Other international rights sales are expected to be announced soon.

“I’m surprised. This is very unexpected. We’re obviously very pleased with it all,” Price said Thursday.

The 38-year-old novelist and poet declined to divulge financial details.

“The sum of money seems like it’s a notable thing. But I think what’s really exciting for me is the vote of confidence an American publisher would have in a Canadian poet. That they’d be willing to invest in a novel by a relative unknown.”

By Gaslight will be released globally either in 2015 or 2016. Set in London in 1885, the novel is about detective William Pinkerton and a thief called Adam Foole. Over two decades, it takes readers to the diamond mines of South Africa, the battlefields of the U.S. Civil War and the opium dens of Victorian London. Price’s first novel, Into That Darkness, was published in Canada in 2011. He is also the author of two poetry books: Anatomy of Keys (2006), which won the Gerald Lampert Award, and Omens in the Year of the Ox (2012), winner of the ReLit Award.

Price is married to novelist Esi Edugyan, winner of the 2011 Giller Prize and shortlisted for the Man Booker Prize. They have a three-year-old child, with a second child due in a month. His family runs Price’s Alarms, the oldest privately owned security company in Canada.

Price said he was inspired to write By Gaslight after a conversation with a reclusive great-uncle. Late in life, this relative told a story about the novelist’s great-grandfather, an English gunsmith and locksmith who founded the Price alarm company more than a century ago.

“[My great-uncle] said something about how my great-grandfather had gotten in trouble with the law in London and fled England. He got to Canada and he kept going west, trying to make sure he wasn’t chased or caught.”

While Price said he isn’t sure whether the tale is true or not, he became interested in the notion of a literary character who is essentially a good person despite having a checkered past.

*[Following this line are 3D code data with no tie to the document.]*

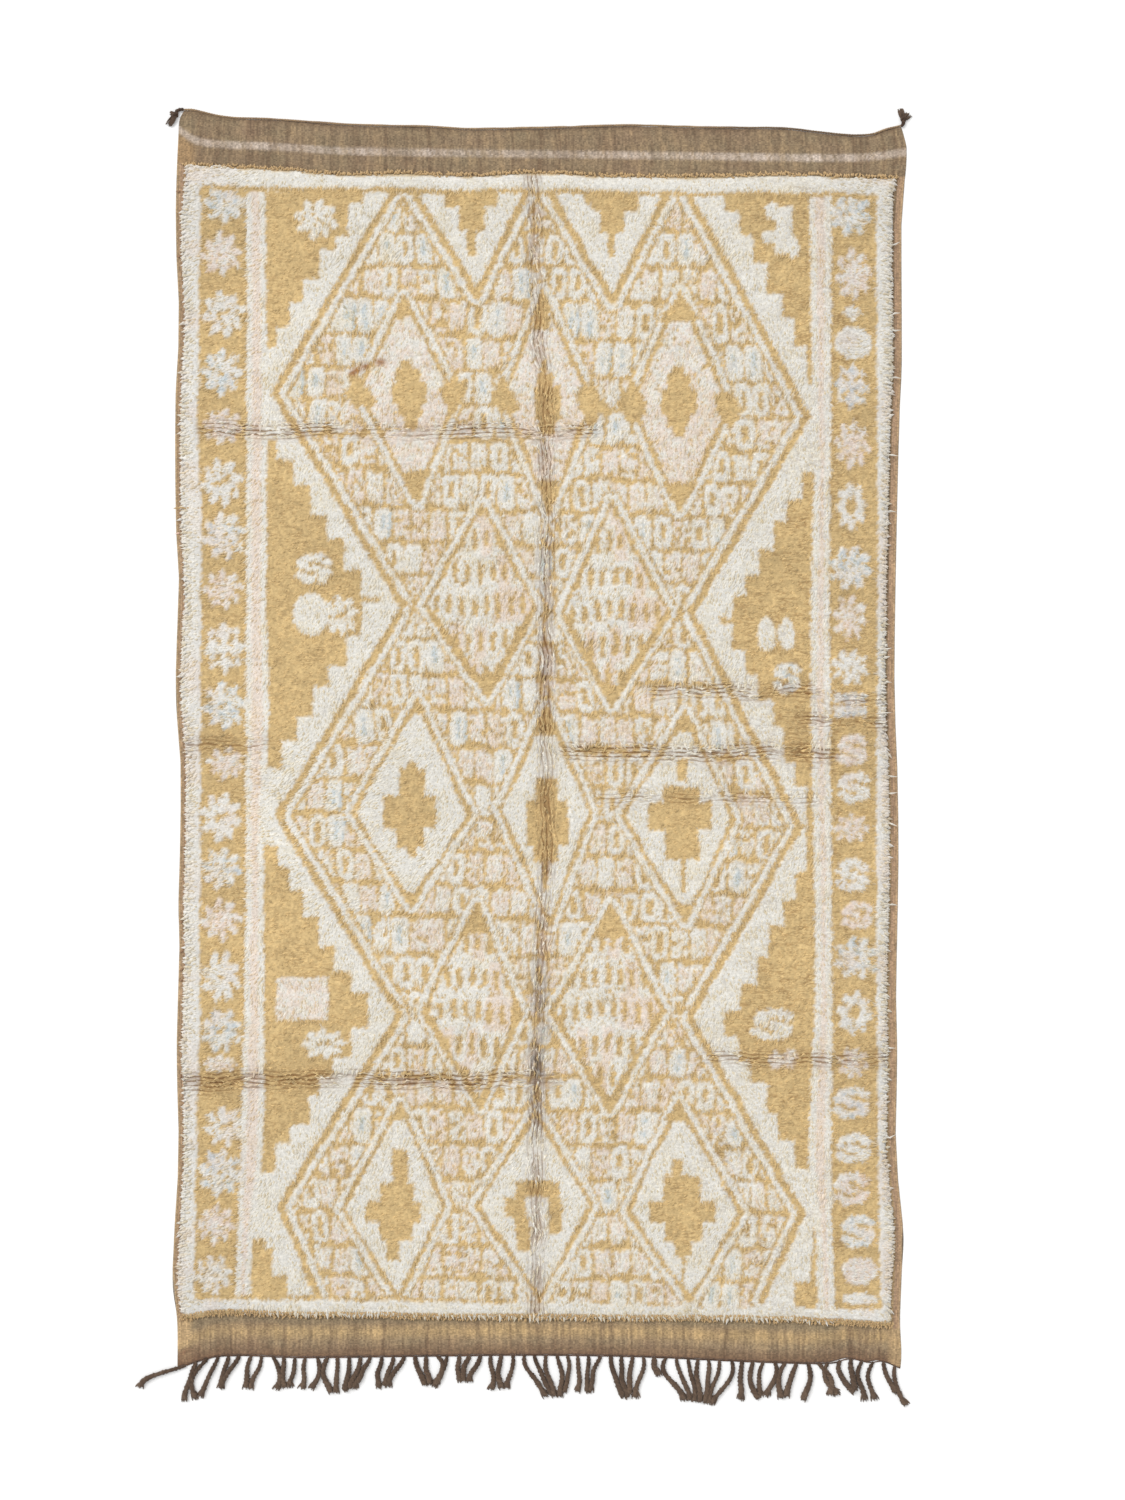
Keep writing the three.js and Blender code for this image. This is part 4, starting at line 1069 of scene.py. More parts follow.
def wool_partings(name, stretch, width):
    """A shared effect: thin winding gaps in matted wool, longest along one direction."""
    group = bpy.data.node_groups.new(name, "ShaderNodeTree")
    group.interface.new_socket("Place", in_out="INPUT", socket_type="NodeSocketVector")
    group.interface.new_socket("Gap", in_out="OUTPUT", socket_type="NodeSocketFloat")
    nodes, links = group.nodes, group.links
    entry, leave = nodes.new("NodeGroupInput"), nodes.new("NodeGroupOutput")
    gaps = []
    for factor, lean in ((1.0, width), (1.7, width * 0.9)):
        scaled = nodes.new("ShaderNodeVectorMath")
        scaled.operation = "MULTIPLY"
        scaled.inputs[1].default_value = [s * factor for s in stretch]
        links.new(entry.outputs["Place"], scaled.inputs[0])
        noise = nodes.new("ShaderNodeTexNoise")
        noise.inputs["Scale"].default_value = 1
        noise.inputs["Detail"].default_value = 0.7
        noise.inputs["Roughness"].default_value = 0.5
        links.new(scaled.outputs["Vector"], noise.inputs["Vector"])
        centred = nodes.new("ShaderNodeMath")
        centred.operation = "SUBTRACT"
        centred.inputs[1].default_value = 0.5
        links.new(noise.outputs["Fac"], centred.inputs[0])
        distance = nodes.new("ShaderNodeMath")
        distance.operation = "ABSOLUTE"
        links.new(centred.outputs["Value"], distance.inputs[0])
        line = nodes.new("ShaderNodeMapRange")
        line.inputs["From Max"].default_value = lean
        line.inputs["To Min"].default_value = 1
        line.inputs["To Max"].default_value = 0
        links.new(distance.outputs["Value"], line.inputs["Value"])
        gaps.append(line)
    both = nodes.new("ShaderNodeMath")
    both.operation = "MAXIMUM"
    links.new(gaps[0].outputs["Result"], both.inputs[0])
    links.new(gaps[1].outputs["Result"], both.inputs[1])
    broken = nodes.new("ShaderNodeTexNoise")
    broken.inputs["Scale"].default_value = 38
    links.new(entry.outputs["Place"], broken.inputs["Vector"])
    kept = nodes.new("ShaderNodeMapRange")
    kept.inputs["From Min"].default_value = 0.42
    kept.inputs["From Max"].default_value = 0.58
    kept.inputs["To Min"].default_value = 0.15
    links.new(broken.outputs["Fac"], kept.inputs["Value"])
    gap = nodes.new("ShaderNodeMath")
    gap.operation = "MULTIPLY"
    links.new(both.outputs["Value"], gap.inputs[0])
    links.new(kept.outputs["Result"], gap.inputs[1])
    links.new(gap.outputs["Value"], leave.inputs["Gap"])
    return group


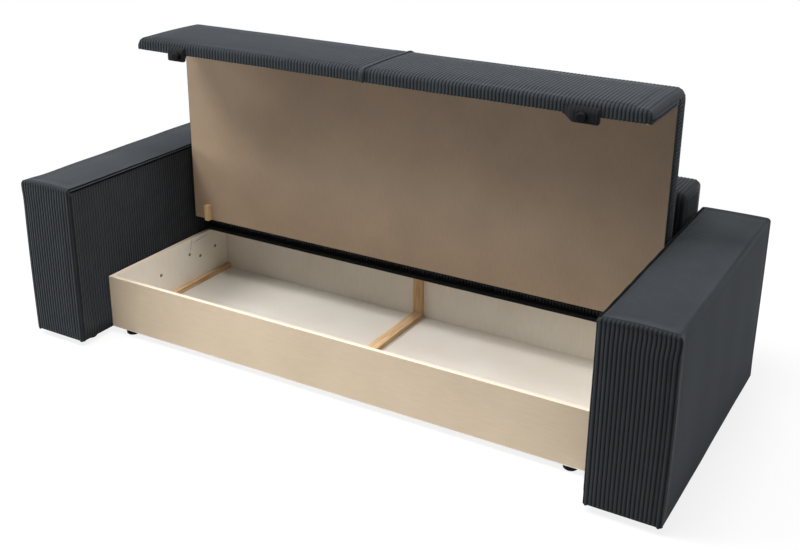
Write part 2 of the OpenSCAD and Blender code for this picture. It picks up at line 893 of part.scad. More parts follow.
mirror([1, 0, 0]) arm_pad();  // arm_left_pad
mirror([1, 0, 0]) arm_front_pad();  // arm_left_front_pad
mirror([1, 0, 0]) arm_side_panels();  // arm_left_side_panels
mirror([1, 0, 0]) arm_end_boards();  // arm_left_end_boards
mirror([1, 0, 0]) arm_top_board();  // arm_left_top_board
mirror([1, 0, 0]) arm_foot_rails();  // arm_left_foot_rails
mirror([1, 0, 0]) arm_dust_cloth();  // arm_left_dust_cloth
mirror([1, 0, 0]) arm_feet();  // arm_left_feet
arm_pad();  // arm_right_pad
arm_front_pad();  // arm_right_front_pad
arm_side_panels();  // arm_right_side_panels
arm_end_boards();  // arm_right_end_boards
arm_top_board();  // arm_right_top_board
arm_foot_rails();  // arm_right_foot_rails
arm_dust_cloth();  // arm_right_dust_cloth
arm_feet();  // arm_right_feet
box_front_board();
box_rear_board();
mirror([1, 0, 0]) box_side();  // box_side_left
box_side();  // box_side_right
box_floor(-arm_x, batten_x);  // box_floor_left
box_floor(batten_x, arm_x);  // box_floor_right
box_side_battens();
box_centre_batten();
box_rear_cleat();
box_feet();
arm_bolts();
arm_bolt_nuts();
rear_cross_rail();
rear_bolster();
back_pad();
back_front_panel();
back_rear_panel();
back_top_board();
back_uprights();
back_foot_rails();
back_dust_cloth();
back_feet();
arm_pivot_plates();
pivot_pins();
pivot_nuts();
arm_plate_screws();
seat_underboard();
seat_long_rails();
seat_cross_rails();
seat_deck();
pivot_blocks();
seat_rest_battens();
apron_board();
apron_foot_pads();
apron_feet();
lifted() mirror([1, 0, 0]) seat_pad();  // seat_pad_left
lifted() seat_pad();  // seat_pad_right
seat_welt();
seat_pivot_plates();
seat_plate_screws();
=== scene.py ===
"""Upholstery, boards and small details of a storage sofa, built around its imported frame.

The rest state is the photographed one: the seat stands on its rear edge and the storage box is
open. Lengths are metres in the frame's own axes, +X along the sofa, +Y to its back, +Z up. Each
padded cover is a lofted skin that a cloth simulation swells, with the corduroy's ribs worked out
on the swollen form.
"""

from __future__ import annotations

import logging
import math
from dataclasses import dataclass, field
from enum import Enum
from typing import Callable, Sequence

import bmesh
import bpy
import numpy as np
from mathutils import Matrix

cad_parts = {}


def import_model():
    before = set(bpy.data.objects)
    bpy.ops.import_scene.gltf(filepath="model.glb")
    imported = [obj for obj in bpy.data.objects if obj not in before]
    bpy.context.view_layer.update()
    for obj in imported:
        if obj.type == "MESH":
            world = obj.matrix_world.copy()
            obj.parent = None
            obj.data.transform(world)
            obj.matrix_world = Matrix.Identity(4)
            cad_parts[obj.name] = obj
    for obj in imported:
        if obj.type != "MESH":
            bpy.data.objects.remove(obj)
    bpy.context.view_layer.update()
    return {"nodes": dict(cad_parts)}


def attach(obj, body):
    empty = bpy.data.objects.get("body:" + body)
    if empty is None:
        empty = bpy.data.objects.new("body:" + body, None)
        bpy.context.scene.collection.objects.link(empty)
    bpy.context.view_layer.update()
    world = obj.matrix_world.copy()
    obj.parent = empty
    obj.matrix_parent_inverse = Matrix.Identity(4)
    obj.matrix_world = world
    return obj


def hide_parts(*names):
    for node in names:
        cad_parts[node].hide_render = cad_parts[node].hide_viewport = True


Array = np.ndarray
Tree = bpy.types.NodeTree
Node = bpy.types.Node
Pair = tuple[float, float]
Point = tuple[float, float, float]
Stretch = Callable[[Array], tuple[Array, Array]]
LOG = logging.getLogger("sofa")
MM = 0.001
TINY = 1e-12
WHITE = (1.0, 1.0, 1.0, 1.0)
SHARP_ANGLE = math.radians(50)


# --- Sizes shared with the part's source --------------------------------------------------


@dataclass(frozen=True)
class Plan:
    """Main sizes of the sofa, as the part's source has them. Seat places are of the closed seat."""

    arm_x: float = 1.000
    arm_w: float = 0.240
    front_y: float = -0.530
    rear_y: float = 0.530
    foot_h: float = 0.025
    arm_top: float = 0.621
    arm_front_t: float = 0.016
    arm_cavity_top: float = 0.599
    arm_cavity_side: float = 0.010
    box_inner_x: float = 0.984
    box_end: float = 0.338
    box_top: float = 0.236
    rail_y: float = 0.215
    rail_top: float = 0.254
    bolster_y: float = 0.235
    bolster_top: float = 0.284
    back_y: float = 0.315
    back_top: float = 0.725
    back_half_w: float = 0.989
    back_frame_x: float = 0.979
    back_cavity_top: float = 0.699
    cover_t: float = 0.006
    seat_half_w: float = 0.989
    seat_end: float = 0.230
    seat_under: float = 0.300
    seat_top: float = 0.400
    seat_deck: float = 0.346
    sheet_t: float = 0.003
    wrap_t: float = 0.004
    apron_in_y: float = -0.525
    apron_y: float = -0.571
    apron_board_t: float = 0.016
    lip_z: float = 0.033
    apron_foot_x: float = 0.781
    pivot_y: float = 0.1925
    pivot_z: float = 0.3575
    welt_w: float = 0.013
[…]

This led Price to researching the real-life William Pinkerton, “an incredibly dark figure” whose father, Allan Pinkerton, founded the famous Pinkerton National Detective Agency.

Price said he had no prospect of a book deal when he set out to write By Gaslight. He recalled going for a walk with his wife, who encouraged him.

“She said: ‘You know, if you don’t know whether it will be published, whatever you work on next, it really should be something you want to write.’

“So I just tried to sit down every day and write some pages that I would have liked to have read,” he said.